### What you will do
Using the data that follows, return exactly the lines from the one that contains "obj.matrix_world = world" through the one that contains "HOLE_R = 3.25", ends included.

### Input
=======

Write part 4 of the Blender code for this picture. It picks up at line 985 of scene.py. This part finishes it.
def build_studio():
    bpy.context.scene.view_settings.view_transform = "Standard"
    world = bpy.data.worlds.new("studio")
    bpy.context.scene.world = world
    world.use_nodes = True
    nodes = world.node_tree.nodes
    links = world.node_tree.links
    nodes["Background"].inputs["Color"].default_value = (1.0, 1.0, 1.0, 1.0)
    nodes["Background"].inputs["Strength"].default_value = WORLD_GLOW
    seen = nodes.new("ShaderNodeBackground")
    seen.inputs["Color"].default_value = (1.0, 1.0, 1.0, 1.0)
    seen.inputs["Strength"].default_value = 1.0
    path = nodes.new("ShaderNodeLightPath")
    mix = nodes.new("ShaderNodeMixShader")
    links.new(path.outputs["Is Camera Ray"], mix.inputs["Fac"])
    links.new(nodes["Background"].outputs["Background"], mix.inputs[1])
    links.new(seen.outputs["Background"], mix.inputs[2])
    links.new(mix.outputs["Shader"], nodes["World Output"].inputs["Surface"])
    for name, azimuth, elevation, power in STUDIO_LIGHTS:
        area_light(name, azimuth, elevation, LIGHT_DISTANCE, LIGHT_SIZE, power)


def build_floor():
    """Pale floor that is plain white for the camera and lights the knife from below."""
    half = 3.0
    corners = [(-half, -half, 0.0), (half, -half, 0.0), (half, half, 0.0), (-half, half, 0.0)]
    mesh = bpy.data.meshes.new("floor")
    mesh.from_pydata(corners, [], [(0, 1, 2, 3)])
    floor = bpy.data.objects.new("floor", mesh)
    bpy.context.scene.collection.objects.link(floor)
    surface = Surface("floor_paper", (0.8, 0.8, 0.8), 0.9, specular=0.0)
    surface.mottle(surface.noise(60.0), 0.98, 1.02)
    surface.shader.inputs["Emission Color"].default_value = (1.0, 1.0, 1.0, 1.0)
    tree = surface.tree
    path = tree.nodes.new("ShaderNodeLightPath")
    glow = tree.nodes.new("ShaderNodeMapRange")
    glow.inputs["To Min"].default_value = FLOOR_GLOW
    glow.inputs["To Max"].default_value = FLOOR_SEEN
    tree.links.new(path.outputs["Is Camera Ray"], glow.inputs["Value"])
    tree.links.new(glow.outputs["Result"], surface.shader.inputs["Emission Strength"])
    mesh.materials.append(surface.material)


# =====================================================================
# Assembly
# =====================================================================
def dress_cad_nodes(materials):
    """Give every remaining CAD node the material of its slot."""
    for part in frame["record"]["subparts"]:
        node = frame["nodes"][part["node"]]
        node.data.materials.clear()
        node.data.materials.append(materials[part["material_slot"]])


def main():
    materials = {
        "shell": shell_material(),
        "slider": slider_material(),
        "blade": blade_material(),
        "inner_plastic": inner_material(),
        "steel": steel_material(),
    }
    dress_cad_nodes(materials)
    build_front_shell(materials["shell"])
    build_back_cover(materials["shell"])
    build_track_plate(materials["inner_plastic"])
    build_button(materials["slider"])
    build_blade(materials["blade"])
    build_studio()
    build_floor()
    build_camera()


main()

=======

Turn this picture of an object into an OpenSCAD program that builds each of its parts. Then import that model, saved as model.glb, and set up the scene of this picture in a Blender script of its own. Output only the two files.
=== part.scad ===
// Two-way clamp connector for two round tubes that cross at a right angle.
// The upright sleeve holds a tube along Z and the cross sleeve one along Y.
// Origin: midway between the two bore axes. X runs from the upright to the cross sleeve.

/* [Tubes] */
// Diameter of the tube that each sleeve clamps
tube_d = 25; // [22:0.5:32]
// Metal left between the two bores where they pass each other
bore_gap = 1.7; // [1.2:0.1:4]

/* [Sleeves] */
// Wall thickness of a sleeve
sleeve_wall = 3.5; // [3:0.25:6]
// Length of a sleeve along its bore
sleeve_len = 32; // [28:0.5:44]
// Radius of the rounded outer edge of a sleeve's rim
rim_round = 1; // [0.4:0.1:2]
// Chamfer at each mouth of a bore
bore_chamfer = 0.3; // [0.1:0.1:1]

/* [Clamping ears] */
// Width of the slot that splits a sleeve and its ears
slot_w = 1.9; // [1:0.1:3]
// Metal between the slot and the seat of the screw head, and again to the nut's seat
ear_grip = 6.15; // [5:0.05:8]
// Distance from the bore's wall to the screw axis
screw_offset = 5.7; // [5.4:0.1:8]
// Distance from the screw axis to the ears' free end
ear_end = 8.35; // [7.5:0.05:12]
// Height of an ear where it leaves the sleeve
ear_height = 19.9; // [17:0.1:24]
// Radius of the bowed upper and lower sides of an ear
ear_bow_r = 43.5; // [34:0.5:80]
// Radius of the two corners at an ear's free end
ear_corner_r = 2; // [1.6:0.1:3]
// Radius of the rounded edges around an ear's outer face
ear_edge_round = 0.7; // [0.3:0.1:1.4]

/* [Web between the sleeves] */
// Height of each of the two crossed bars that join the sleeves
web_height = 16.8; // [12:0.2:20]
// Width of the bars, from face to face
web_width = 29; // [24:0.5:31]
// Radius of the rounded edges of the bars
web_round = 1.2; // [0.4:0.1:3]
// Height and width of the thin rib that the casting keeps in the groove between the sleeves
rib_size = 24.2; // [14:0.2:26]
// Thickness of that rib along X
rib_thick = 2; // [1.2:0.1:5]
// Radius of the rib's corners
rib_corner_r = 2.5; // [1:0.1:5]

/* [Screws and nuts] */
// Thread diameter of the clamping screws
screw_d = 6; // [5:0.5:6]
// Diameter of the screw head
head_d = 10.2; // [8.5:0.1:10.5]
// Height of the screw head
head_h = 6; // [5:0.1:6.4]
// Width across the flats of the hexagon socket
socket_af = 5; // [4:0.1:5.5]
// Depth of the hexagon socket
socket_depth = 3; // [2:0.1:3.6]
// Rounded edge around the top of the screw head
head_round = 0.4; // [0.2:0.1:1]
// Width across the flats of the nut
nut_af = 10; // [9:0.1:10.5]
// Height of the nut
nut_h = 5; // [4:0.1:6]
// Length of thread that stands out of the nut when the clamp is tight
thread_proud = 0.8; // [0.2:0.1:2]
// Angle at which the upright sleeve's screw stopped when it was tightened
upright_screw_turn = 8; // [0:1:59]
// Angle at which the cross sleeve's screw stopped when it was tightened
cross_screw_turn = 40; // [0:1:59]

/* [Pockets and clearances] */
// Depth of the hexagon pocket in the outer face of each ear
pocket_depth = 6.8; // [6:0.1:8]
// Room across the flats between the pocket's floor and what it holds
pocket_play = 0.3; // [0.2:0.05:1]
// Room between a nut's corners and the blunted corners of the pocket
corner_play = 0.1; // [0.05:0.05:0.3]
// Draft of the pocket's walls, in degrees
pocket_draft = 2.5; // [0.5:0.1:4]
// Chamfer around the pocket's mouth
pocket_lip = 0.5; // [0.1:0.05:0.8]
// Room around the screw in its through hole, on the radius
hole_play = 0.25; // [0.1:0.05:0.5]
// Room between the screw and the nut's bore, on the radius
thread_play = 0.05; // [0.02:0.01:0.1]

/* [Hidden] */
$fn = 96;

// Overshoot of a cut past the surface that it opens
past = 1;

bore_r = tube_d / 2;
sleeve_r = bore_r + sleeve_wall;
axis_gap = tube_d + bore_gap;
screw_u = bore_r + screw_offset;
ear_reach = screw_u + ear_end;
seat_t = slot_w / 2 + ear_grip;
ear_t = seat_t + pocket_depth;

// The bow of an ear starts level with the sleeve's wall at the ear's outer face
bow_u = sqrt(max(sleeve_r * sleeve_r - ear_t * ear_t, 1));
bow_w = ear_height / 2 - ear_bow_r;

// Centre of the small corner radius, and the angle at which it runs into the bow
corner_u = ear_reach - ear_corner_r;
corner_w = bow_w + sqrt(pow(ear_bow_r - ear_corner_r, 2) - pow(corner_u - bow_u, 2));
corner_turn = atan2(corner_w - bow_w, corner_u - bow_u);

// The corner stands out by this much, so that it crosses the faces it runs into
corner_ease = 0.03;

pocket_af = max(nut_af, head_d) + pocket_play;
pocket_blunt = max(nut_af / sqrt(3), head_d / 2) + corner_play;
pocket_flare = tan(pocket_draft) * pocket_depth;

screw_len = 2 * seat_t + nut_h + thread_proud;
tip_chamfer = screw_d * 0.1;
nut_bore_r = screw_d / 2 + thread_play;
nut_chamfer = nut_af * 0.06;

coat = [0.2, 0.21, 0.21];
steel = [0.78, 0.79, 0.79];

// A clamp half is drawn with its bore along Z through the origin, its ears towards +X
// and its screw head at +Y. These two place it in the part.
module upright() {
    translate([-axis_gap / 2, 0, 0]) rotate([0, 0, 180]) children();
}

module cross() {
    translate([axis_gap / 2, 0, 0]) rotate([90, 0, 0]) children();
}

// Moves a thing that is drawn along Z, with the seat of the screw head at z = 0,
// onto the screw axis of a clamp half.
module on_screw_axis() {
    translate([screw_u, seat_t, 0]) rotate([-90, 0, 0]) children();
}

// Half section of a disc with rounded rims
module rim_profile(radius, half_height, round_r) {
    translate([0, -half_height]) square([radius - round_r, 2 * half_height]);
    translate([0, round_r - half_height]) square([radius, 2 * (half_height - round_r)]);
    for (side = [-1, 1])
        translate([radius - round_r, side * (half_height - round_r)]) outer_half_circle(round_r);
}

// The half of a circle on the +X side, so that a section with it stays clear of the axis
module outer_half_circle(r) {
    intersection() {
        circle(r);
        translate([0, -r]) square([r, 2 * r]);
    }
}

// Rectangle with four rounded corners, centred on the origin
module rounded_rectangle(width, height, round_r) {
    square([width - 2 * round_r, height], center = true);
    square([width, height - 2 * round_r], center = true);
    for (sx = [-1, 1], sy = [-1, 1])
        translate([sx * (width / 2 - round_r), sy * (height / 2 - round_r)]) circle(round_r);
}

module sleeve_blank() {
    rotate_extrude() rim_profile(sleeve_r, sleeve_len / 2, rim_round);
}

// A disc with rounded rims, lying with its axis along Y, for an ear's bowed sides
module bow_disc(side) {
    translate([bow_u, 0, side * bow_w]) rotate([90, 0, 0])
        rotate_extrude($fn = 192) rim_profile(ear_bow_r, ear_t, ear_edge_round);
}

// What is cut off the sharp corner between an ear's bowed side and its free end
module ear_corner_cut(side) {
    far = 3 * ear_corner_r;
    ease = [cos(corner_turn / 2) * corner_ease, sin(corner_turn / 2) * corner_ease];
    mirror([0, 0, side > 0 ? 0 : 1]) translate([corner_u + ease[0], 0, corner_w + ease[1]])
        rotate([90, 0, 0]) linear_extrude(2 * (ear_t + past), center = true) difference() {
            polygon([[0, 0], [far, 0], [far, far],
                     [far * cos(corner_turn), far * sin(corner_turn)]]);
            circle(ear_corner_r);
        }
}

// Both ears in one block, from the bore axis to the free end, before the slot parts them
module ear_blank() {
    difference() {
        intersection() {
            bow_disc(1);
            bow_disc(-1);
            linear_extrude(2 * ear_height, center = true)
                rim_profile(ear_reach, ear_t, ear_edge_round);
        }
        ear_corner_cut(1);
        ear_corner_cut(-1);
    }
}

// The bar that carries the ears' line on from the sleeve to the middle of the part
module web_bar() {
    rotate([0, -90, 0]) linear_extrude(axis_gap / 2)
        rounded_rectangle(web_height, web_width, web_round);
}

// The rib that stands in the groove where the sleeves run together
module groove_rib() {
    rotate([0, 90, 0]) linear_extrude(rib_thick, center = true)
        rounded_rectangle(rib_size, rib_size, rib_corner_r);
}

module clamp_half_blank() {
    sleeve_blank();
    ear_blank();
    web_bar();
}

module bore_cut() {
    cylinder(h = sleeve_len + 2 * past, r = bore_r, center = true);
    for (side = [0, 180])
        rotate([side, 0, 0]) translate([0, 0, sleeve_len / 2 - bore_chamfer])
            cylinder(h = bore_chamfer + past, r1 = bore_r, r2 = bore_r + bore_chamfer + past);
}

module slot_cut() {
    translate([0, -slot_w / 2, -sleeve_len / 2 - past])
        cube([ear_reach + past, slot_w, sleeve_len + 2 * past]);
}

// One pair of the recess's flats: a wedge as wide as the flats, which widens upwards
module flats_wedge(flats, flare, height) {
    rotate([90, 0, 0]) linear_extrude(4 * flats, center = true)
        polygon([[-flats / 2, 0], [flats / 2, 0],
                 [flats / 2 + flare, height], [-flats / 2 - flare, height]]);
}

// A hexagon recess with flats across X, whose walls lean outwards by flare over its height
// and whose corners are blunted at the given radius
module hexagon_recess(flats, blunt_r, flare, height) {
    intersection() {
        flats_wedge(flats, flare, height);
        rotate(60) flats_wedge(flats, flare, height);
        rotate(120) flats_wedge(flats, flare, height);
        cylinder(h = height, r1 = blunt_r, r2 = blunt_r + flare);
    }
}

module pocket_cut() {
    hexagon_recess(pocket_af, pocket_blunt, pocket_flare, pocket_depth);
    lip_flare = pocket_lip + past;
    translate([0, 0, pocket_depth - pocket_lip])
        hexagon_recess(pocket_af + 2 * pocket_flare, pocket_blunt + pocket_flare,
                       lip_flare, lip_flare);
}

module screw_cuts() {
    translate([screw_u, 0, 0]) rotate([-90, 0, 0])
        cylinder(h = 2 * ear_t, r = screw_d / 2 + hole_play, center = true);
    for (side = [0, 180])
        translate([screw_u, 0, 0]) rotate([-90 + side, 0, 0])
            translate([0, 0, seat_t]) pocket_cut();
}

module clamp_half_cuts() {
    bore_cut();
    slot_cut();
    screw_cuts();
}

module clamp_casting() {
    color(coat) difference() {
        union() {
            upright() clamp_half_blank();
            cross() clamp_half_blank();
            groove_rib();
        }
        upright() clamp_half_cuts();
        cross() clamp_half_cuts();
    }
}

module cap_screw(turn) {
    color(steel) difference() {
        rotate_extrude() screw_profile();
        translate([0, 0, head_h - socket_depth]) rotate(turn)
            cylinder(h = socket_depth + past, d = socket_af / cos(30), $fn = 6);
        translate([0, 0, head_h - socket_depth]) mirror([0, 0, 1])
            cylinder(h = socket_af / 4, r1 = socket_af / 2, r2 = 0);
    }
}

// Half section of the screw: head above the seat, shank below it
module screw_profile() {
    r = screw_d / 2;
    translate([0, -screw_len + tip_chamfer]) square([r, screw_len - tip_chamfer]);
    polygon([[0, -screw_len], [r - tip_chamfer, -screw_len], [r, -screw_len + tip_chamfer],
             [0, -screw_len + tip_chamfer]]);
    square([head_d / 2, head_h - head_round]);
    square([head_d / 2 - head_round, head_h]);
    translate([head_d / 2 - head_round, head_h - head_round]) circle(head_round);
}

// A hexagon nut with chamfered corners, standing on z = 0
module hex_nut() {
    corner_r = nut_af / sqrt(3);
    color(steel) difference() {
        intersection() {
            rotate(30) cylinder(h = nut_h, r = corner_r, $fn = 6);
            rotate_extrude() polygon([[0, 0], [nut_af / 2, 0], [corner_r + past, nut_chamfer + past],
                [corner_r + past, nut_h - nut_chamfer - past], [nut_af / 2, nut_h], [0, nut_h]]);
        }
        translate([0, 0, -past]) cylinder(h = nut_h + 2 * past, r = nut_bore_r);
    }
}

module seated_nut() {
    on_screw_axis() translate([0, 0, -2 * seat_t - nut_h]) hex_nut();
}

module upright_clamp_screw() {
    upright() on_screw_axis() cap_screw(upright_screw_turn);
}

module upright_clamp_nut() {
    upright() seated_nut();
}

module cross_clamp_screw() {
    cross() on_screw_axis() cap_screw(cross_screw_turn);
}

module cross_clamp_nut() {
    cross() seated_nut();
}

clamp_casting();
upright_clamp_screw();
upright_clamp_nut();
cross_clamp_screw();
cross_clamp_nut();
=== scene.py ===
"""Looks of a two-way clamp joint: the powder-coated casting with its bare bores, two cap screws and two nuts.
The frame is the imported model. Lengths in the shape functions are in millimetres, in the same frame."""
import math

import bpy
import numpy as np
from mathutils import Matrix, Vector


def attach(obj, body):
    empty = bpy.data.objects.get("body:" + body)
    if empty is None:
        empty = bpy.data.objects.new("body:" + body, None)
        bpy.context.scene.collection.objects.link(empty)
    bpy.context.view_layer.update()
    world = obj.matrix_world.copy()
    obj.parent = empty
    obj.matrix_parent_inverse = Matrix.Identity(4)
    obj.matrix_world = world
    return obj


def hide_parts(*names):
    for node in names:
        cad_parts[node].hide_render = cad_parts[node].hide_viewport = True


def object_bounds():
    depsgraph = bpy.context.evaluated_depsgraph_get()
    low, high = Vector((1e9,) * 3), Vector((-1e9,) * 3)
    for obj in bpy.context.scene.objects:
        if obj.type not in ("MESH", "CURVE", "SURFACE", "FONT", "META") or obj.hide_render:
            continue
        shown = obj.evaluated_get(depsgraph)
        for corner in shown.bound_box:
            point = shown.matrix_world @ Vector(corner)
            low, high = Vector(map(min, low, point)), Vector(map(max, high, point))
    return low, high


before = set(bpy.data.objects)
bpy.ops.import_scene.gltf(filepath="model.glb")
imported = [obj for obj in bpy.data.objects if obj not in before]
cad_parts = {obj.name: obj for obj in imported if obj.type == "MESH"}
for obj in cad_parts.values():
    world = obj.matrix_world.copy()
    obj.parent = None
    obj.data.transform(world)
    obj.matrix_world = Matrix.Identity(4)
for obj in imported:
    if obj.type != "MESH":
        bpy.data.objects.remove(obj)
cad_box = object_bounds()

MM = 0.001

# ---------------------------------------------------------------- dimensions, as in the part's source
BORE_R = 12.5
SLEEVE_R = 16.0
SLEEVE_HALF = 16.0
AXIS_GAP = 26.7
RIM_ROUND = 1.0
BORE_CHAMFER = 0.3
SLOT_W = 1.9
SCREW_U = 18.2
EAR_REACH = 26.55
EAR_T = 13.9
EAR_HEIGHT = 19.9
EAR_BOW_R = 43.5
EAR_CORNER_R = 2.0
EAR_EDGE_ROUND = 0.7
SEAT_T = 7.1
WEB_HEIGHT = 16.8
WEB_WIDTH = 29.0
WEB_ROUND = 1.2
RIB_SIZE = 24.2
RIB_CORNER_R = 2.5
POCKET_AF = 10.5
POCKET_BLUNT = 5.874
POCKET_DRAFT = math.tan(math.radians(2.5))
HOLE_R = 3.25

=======

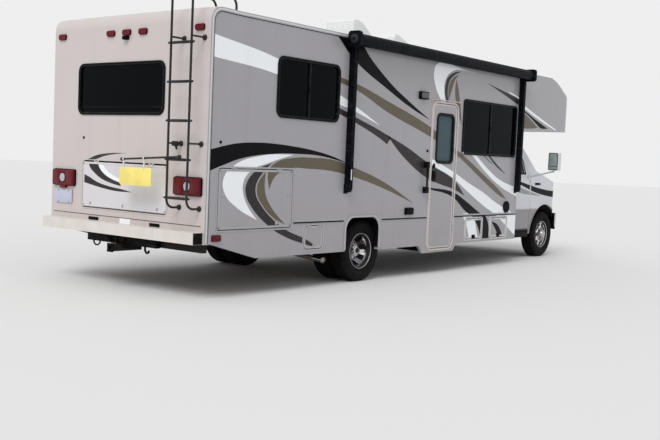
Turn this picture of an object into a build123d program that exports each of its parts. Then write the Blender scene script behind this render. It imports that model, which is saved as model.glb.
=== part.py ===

=======

### Output of the task
    obj.matrix_world = world
    return obj


def hide_parts(*names):
    for node in names:
        cad_parts[node].hide_render = cad_parts[node].hide_viewport = True


def object_bounds():
    depsgraph = bpy.context.evaluated_depsgraph_get()
    low, high = Vector((1e9,) * 3), Vector((-1e9,) * 3)
    for obj in bpy.context.scene.objects:
        if obj.type not in ("MESH", "CURVE", "SURFACE", "FONT", "META") or obj.hide_render:
            continue
        shown = obj.evaluated_get(depsgraph)
        for corner in shown.bound_box:
            point = shown.matrix_world @ Vector(corner)
            low, high = Vector(map(min, low, point)), Vector(map(max, high, point))
    return low, high


before = set(bpy.data.objects)
bpy.ops.import_scene.gltf(filepath="model.glb")
imported = [obj for obj in bpy.data.objects if obj not in before]
cad_parts = {obj.name: obj for obj in imported if obj.type == "MESH"}
for obj in cad_parts.values():
    world = obj.matrix_world.copy()
    obj.parent = None
    obj.data.transform(world)
    obj.matrix_world = Matrix.Identity(4)
for obj in imported:
    if obj.type != "MESH":
        bpy.data.objects.remove(obj)
cad_box = object_bounds()

MM = 0.001

# ---------------------------------------------------------------- dimensions, as in the part's source
BORE_R = 12.5
SLEEVE_R = 16.0
SLEEVE_HALF = 16.0
AXIS_GAP = 26.7
RIM_ROUND = 1.0
BORE_CHAMFER = 0.3
SLOT_W = 1.9
SCREW_U = 18.2
EAR_REACH = 26.55
EAR_T = 13.9
EAR_HEIGHT = 19.9
EAR_BOW_R = 43.5
EAR_CORNER_R = 2.0
EAR_EDGE_ROUND = 0.7
SEAT_T = 7.1
WEB_HEIGHT = 16.8
WEB_WIDTH = 29.0
WEB_ROUND = 1.2
RIB_SIZE = 24.2
RIB_CORNER_R = 2.5
POCKET_AF = 10.5
POCKET_BLUNT = 5.874
POCKET_DRAFT = math.tan(math.radians(2.5))
HOLE_R = 3.25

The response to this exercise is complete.